:: DATASET CONTENT ::

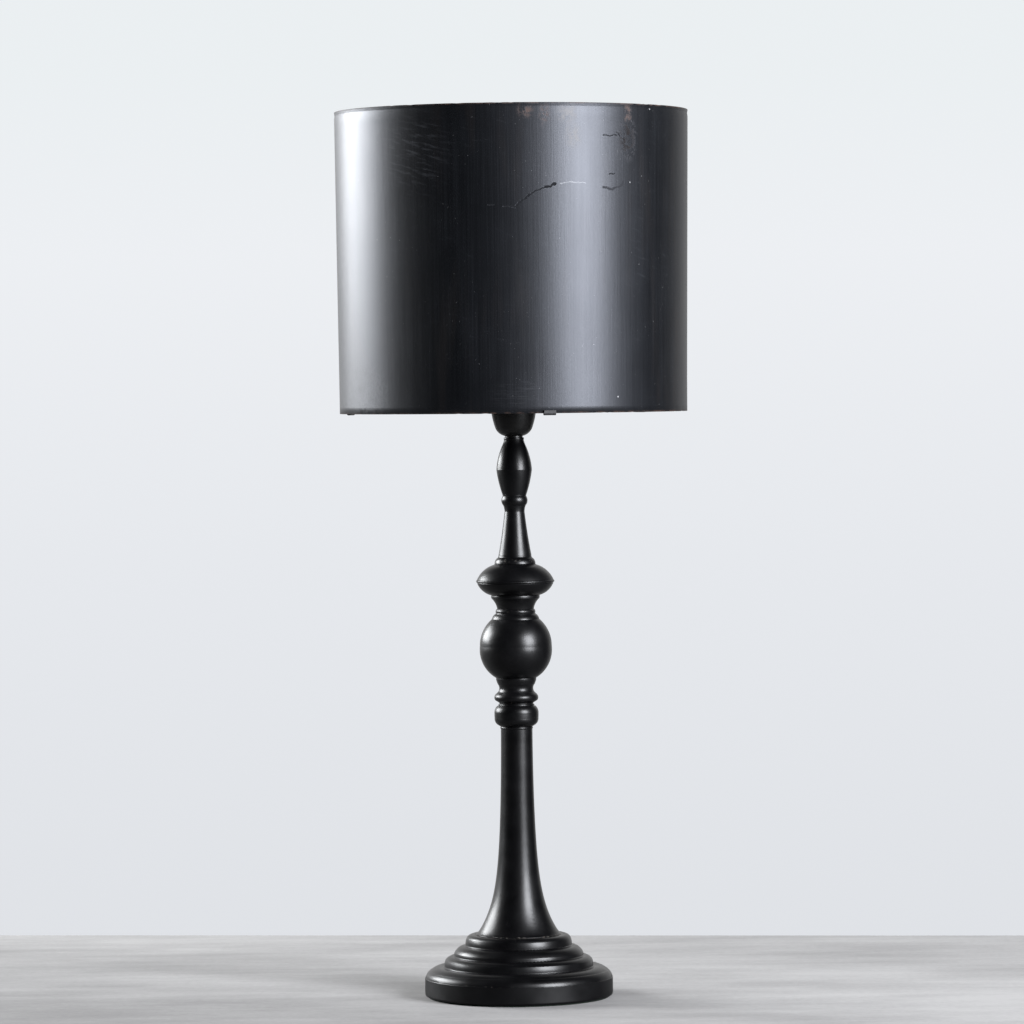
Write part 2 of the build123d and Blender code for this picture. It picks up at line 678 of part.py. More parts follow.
def seam_strip():
    """The backing strip inside the butt joint."""
    low_z, high_z = SHADE_Z + SEAM_MARGIN, SHADE_TOP_Z - SEAM_MARGIN
    outer_low = shade_outer_r(low_z) - SHADE_SHEET
    outer_high = shade_outer_r(high_z) - SHADE_SHEET
    section = Polyline(
        (outer_low - SHADE_SHEET, low_z), (outer_low, low_z),
        (outer_high, high_z), (outer_high - SHADE_SHEET, high_z), close=True)
    angle = math.degrees(SEAM_STRIP_W / SHADE_TOP_R)
    strip = at_angle(revolve(Plane.XZ * make_face(section), Axis.Z, angle), 90 - angle / 2)
    for hole in seam_rivet_holes():
        strip -= hole
    return strip


def seam_rivets():
    rivets = []
    head = dome_head(SEAM_HEAD_R, SEAM_HEAD_H, 0)
    for z in seam_rivet_heights():
        outer_y = shade_outer_r(z) + SLIP / 2
        inner_y = shade_outer_r(z) - 2 * SHADE_SHEET - SLIP / 2
        shank = rod_along_y(SEAM_RIVET_R, inner_y, outer_y, z=z)
        outer = Pos(0, outer_y, z) * Rot(-90, 0, 0) * head
        inner = Pos(0, inner_y, z) * Rot(90, 0, 0) * head
        rivets.append(shank + outer + inner)
    return Compound(children=rivets)


def fitter_hub():
    hub = ring(HUB_R, HUB_BORE_R, HUB_Z, HUB_TOP_Z)
    for index in range(ARM_COUNT):
        hub -= arm_place(rod(FITTER_RIVET_R + SLIP / 2, HUB_Z, HUB_TOP_Z, FITTER_RIVET_CIRCLE_R), index)
    return hub


def arm_place(solid, index):
    return at_angle(solid, front_angle(ARM_FIRST_ANGLE) + index * 360 / ARM_COUNT)


def fitter_arm():
    """A strip from the hub's top, down to the shade's wall and round its bottom rim."""
    half = ARM_T / 2
    flat_z = HUB_TOP_Z + half
    inner_r = SHADE_BOTTOM_R - SHADE_SHEET - HOOK_GAP - half
    outer_r = SHADE_BOTTOM_R + HOOK_GAP + half
    under_z = SHADE_Z - HOOK_GAP - half
    path = FilletPolyline(
        (HUB_R - ARM_LAP, flat_z),
        (HUB_R + ARM_BEND_R, flat_z),
        (inner_r, SHADE_Z + ARM_SHOULDER),
        (inner_r, under_z),
        (outer_r, under_z),
        (outer_r, SHADE_Z + HOOK_LIP),
        radius=ARM_BEND_R)
    strip = extrude(Plane.XZ * trace(path, line_width=ARM_T), ARM_W / 2, both=True)
    return strip - rod(FITTER_RIVET_R + SLIP / 2, HUB_Z, HUB_TOP_Z + ARM_T + 1, FITTER_RIVET_CIRCLE_R)


def fitter_rivets():
    top_z = HUB_TOP_Z + ARM_T
    shank = rod(FITTER_RIVET_R, HUB_Z, top_z)
    upper = dome_head(FITTER_HEAD_R, FITTER_HEAD_H, top_z)
    lower = Pos(0, 0, HUB_Z) * Rot(180, 0, 0) * dome_head(FITTER_HEAD_R, FITTER_HEAD_H, 0)
    rivet = Pos(FITTER_RIVET_CIRCLE_R, 0, 0) * (shank + upper + lower)
    return Compound(children=[arm_place(rivet, index) for index in range(ARM_COUNT)])


# ------------------------------------------------------------------ bulb
def bulb_outline(inset):
    """The envelope from neck to crown, moved inwards by the inset."""
    globe_z = BULB_LENGTH - BULB_R
    radius = BULB_R - inset
    join_r, join_z = radius * 0.75, globe_z - radius * math.sqrt(1 - 0.75 ** 2)
    side_sagitta = radius - radius * math.cos(math.asin(math.hypot(
        radius - join_r, globe_z - join_z) / 2 / radius))
    crown_sagitta = radius * (1 - math.cos(math.radians(45)))
    return [
        (BULB_NECK_R - inset, BULB_NECK_Z, 0),
        (BULB_NECK_R + 0.8 - inset, BULB_NECK_Z + 10.5, -1.8),
        (join_r, join_z, side_sagitta),
        (radius, globe_z, crown_sagitta),
        (0, globe_z + radius, 0),
    ]


def closed_turning(points):
    """A turned solid whose outline ends on the axis."""
    low_r, low_z = points[0][:2]
    closing = [Line((0, points[-1][1]), (0, low_z)), Line((0, low_z), (low_r, low_z))]
    return revolved(outline(points) + closing)


def bulb_glass():
    envelope = closed_turning(bulb_outline(0))
    hollow = closed_turning(bulb_outline(BULB_GLASS_T))
    return Pos(0, 0, BULB_Z) * (envelope - hollow)


def bulb_cap():
    def thimble(radius):
        return turned([
            (radius - BULB_CAP_TAPER, BULB_CAP_LOW_Z - BULB_CAP_TAPER_H, 0),
            (radius, BULB_CAP_LOW_Z, 0),
            (radius, BULB_CAP_TOP_Z, 0),
        ])

    return Pos(0, 0, BULB_Z) * (thimble(BULB_CAP_R) - thimble(BULB_CAP_R - BULB_CAP_T))


def bulb_insulator():
    """The black glass between the cap and the contact."""
    return Pos(0, 0, BULB_Z) * turned([
        (BULB_BUTTON_R + 0.2, BULB_BUTTON_H, 0),
        (BULB_CAP_R - BULB_CAP_TAPER - BULB_CAP_T - SLIP, BULB_CAP_LOW_Z - BULB_CAP_TAPER_H, 0),
    ])


def bulb_contact():
    return Pos(0, 0, BULB_Z) * turned([
        (BULB_BUTTON_R - 1.5, 0, 0.2),
        (BULB_BUTTON_R, 0.8, 0),
        (BULB_BUTTON_R, BULB_BUTTON_H, 0),
    ])


def bulb_stem():
    """The glass flare in the neck and the post that holds the filaments."""
    return Pos(0, 0, BULB_Z) * turned([
        (BULB_NECK_R - BULB_GLASS_T - SLIP, BULB_NECK_Z + 1.0, 0),
        (BULB_NECK_R - BULB_GLASS_T - SLIP, BULB_NECK_Z + 2.0, -2.0),
        (BULB_STEM_R, BULB_NECK_Z + 12.0, 0),
        (BULB_STEM_R * 0.7, BULB_STEM_TOP_Z, 0),
    ])


def bulb_filament():
    """Upright filaments round the post, each hung between two wires that reach the post."""
    middle_z = BULB_STEM_TOP_Z - 2.0
    low_z, high_z = middle_z - FILAMENT_LENGTH / 2, middle_z + FILAMENT_LENGTH / 2
    sticks = []
    for index in range(FILAMENT_COUNT):
        stick = rod(FILAMENT_R, low_z, high_z, FILAMENT_CIRCLE_R)
        lower = Pos(0, 0, low_z) * Rot(0, 90, 0) * extrude(Circle(WIRE_R), FILAMENT_CIRCLE_R)
        upper = Pos(0, 0, high_z) * Rot(0, 90, 0) * extrude(Circle(WIRE_R), FILAMENT_CIRCLE_R)
        post = rod(BULB_STEM_R + SLIP, low_z - 2, low_z + 2)
        sticks.append(at_angle(stick + upper + (lower - post), index * 360 / FILAMENT_COUNT))
    top_wire = rod(WIRE_R, BULB_STEM_TOP_Z + SLIP, high_z + WIRE_R)
    frame = sticks[0] + sticks[1] + sticks[2] + sticks[3] + top_wire
    return Pos(0, 0, BULB_Z) * frame


# ------------------------------------------------------------------ all sub-parts
def main():
    os.makedirs("parts", exist_ok=True)
    makers = [
        felt_pad, base, base_weight, weight_screws, base_washer, base_nut, threaded_tube,
        cable_bushing, terminal_block, block_screws, block_fixing_screw,
        lower_column, middle_knop, upper_spindle,
        holder_cap, holder_grub_screw, holder_insert, holder_terminal_screws, holder_screw_shell,
        centre_contact, holder_skirt, ring_washer, shade_ring,
        shade_shell, seam_strip, seam_rivets, fitter_hub, fitter_rivets,
        bulb_glass, bulb_cap, bulb_insulator, bulb_contact, bulb_stem, bulb_filament,
    ]
    for maker in makers:
        save(maker(), maker.__name__)
    save(lead(1), "lead_live")
    save(lead(-1), "lead_neutral")
    for index in range(ARM_COUNT):
        save(arm_place(fitter_arm(), index), f"fitter_arm_{index + 1}")


main()
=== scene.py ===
import bpy
import bmesh
import json
import math
import random
from mathutils import Matrix, Vector, noise


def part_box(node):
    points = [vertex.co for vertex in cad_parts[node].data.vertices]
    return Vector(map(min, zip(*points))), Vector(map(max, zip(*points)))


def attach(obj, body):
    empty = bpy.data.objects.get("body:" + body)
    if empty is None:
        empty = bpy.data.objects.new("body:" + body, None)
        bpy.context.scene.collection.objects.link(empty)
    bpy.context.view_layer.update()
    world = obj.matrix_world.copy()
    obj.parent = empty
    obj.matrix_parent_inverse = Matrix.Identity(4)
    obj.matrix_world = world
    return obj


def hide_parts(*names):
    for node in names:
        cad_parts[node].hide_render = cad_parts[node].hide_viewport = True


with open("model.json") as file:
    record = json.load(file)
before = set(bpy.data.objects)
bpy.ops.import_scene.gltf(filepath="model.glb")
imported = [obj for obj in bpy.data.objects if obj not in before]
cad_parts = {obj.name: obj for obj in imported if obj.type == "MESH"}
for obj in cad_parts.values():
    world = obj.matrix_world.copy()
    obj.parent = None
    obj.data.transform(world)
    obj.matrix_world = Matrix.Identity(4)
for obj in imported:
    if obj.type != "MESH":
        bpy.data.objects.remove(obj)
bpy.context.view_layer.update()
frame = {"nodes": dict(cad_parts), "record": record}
NODES = frame["nodes"]
SLOTS = {part["node"]: part["material_slot"] for part in frame["record"]["subparts"]}
MM = 0.001


def low_z(node):
    """The height of a node's underside, in metres."""
    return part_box(node)[0][2]


def high_z(node):
    """The height of a node's top, in metres."""
    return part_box(node)[1][2]


def widest(node):
    """A round node's radius, in metres."""
    low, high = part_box(node)
    return (high[0] - low[0]) / 2


# ------------------------------------------------------------------ camera
EYE_DISTANCE = 4.3
EYE_HEIGHT = 0.529
AIM_HEIGHT = 0.4126
AIM_ASIDE = -0.00217
ROLL = -0.55
LENS = 177.94


def make_camera():
    data = bpy.data.cameras.new("camera")
    data.lens = LENS
    data.sensor_width = 36
    data.clip_end = 60
    camera = bpy.data.objects.new("camera", data)
    bpy.context.scene.collection.objects.link(camera)
    eye = Vector((AIM_ASIDE, -EYE_DISTANCE, EYE_HEIGHT))
    aim = Vector((AIM_ASIDE, 0, AIM_HEIGHT))
    facing = (aim - eye).to_track_quat("-Z", "Y").to_matrix().to_4x4()
    camera.matrix_world = Matrix.Translation(eye) @ facing @ Matrix.Rotation(math.radians(ROLL), 4, "Z")
    bpy.context.scene.camera = camera


# ------------------------------------------------------------------ light
LIGHT_CENTRE = Vector((0, 0, 0.45))
LIGHT_DISTANCE = 2.6
# Softboxes: azimuth (0 is the camera's side, + to the right), elevation, width and height, all in
# degrees as seen from the lamp, then radiance and colour
SOFTBOXES = {
    "light_left": (-117, 15, 36, 23, 18.5, (0.96, 0.98, 1.0)),
    "light_right": (45, 14, 27, 30, 25.0, (0.93, 0.95, 1.0)),
}


def on_sphere(azimuth, elevation):
    """A point at the lights' distance in a direction from the lamp."""
    a, e = math.radians(azimuth), math.radians(elevation)
    flat = LIGHT_DISTANCE * math.cos(e)
    return LIGHT_CENTRE + Vector((flat * math.sin(a), -flat * math.cos(a), LIGHT_DISTANCE * math.sin(e)))


def span(degrees):
    """The width at the lights' distance that fills this angle."""
    return 2 * LIGHT_DISTANCE * math.tan(math.radians(degrees / 2))


def make_softbox(name, azimuth, elevation, wide, tall, radiance, colour):
    data = bpy.data.lights.new(name, "AREA")
    data.shape = "RECTANGLE"
    data.size, data.size_y = span(wide), span(tall)
    data.energy = radiance * math.pi * data.size * data.size_y
    data.color = colour
    light = bpy.data.objects.new(name, data)
    bpy.context.scene.collection.objects.link(light)
    light.location = on_sphere(azimuth, elevation)
    light.rotation_euler = (LIGHT_CENTRE - light.location).to_track_quat("-Z", "Y").to_euler()


# The room that the object mirrors: brightness in front of it and behind it, where along +Y the
# pale backdrop fades in, and how bright the room is below the object
WORLD_FRONT = 0.003
WORLD_BEHIND = 0.75
BACKDROP_FADE = (0.45, 0.95)
WORLD_BELOW = 0.55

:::

WHAT TO WORK ON -
Identify every line above that includes the word "frame", and show those lines.

ANSWER TO THE PROBLEM -
    frame = sticks[0] + sticks[1] + sticks[2] + sticks[3] + top_wire
    return Pos(0, 0, BULB_Z) * frame
frame = {"nodes": dict(cad_parts), "record": record}
NODES = frame["nodes"]
SLOTS = {part["node"]: part["material_slot"] for part in frame["record"]["subparts"]}